Did Trump Break The U.S. Constitution’s Emoluments Clause?

Yes. See how easy that question is to answer? An emolument is basically making profit from the very act of being in office. In order for Trump to safely veer away from breaking the clause, he would have to disavow ownership of all his businesses, or place them in a blind trust. Instead, he handed over ownership to his sons — but that’s still technically a violation. Inviting world leaders to hold the G7 Summit at one of his resorts, though? 

That’s a more blatant violation. 

The emoluments clause was basically a fail-safe. The founding fathers wanted to protect U.S. government officials from being swayed by those who don’t have the country’s best interests at heart. That can include foreign governments or domestic business interests. Both are more likely to be thinking of themselves instead of the greater good.

According to Article I, Section 9, Paragraph 8 of the United States Constitution: “No Title of Nobility shall be granted by the United States: And no Person holding any Office of Profit or Trust under them, shall, without the Consent of the Congress, accept any present, Emolument, Office, or Title, of any kind whatever, from any King, Prince, or foreign State.”

Of course an impeachment inquiry was already opened for other reasons, but it’s almost obvious that Trump will likely find himself facing an article of impeachment (at least) for breaking this law. 
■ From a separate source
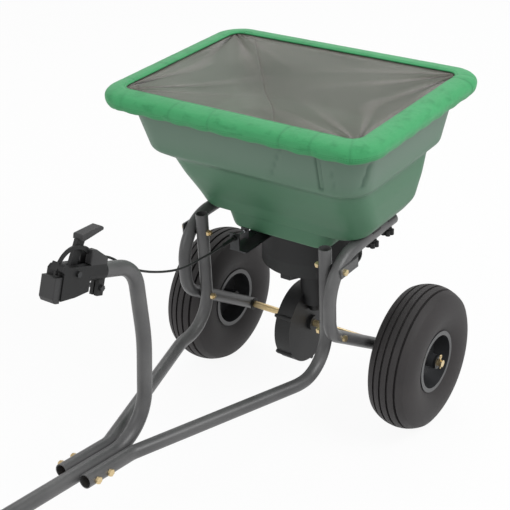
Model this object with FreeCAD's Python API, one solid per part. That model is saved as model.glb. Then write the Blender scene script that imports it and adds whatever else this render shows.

It’d be just fantastic if that was the only law Trump were breaking with this announcement. But it’s not. It can be argued that his actions aren’t just a violation of the Foreign Emoluments Clause, but also the Domestic Emoluments Clause. Oh, and pretty much every single law that governs how the United States government can assign government contracts. 

To host the G7, as a business, you would have to enter into a government contract. These contracts are largely based on competition between businesses that want a piece of the action. For example, if a fictional company called Dunder Mifflin wants to sell the U.S. government paper, they would have to compete with a number of other companies. You want to know how the winner of that competition is picked? It isn’t because the president decides he likes one over the other — or because one of the competitors happens to be a business he owns

Writer Elie Mystal for Above the Law said it best: “Making the Emoluments Clause argument against the president for this deal is valid, but it’s a little bit like pursuing a Fourth Amendment violation against the president for a car-jacking. Sure, it probably is. But, also, THERE ARE LAWS AGAINST CAR-JACKING.”

We can literally point to a law, and Trump has already broken it.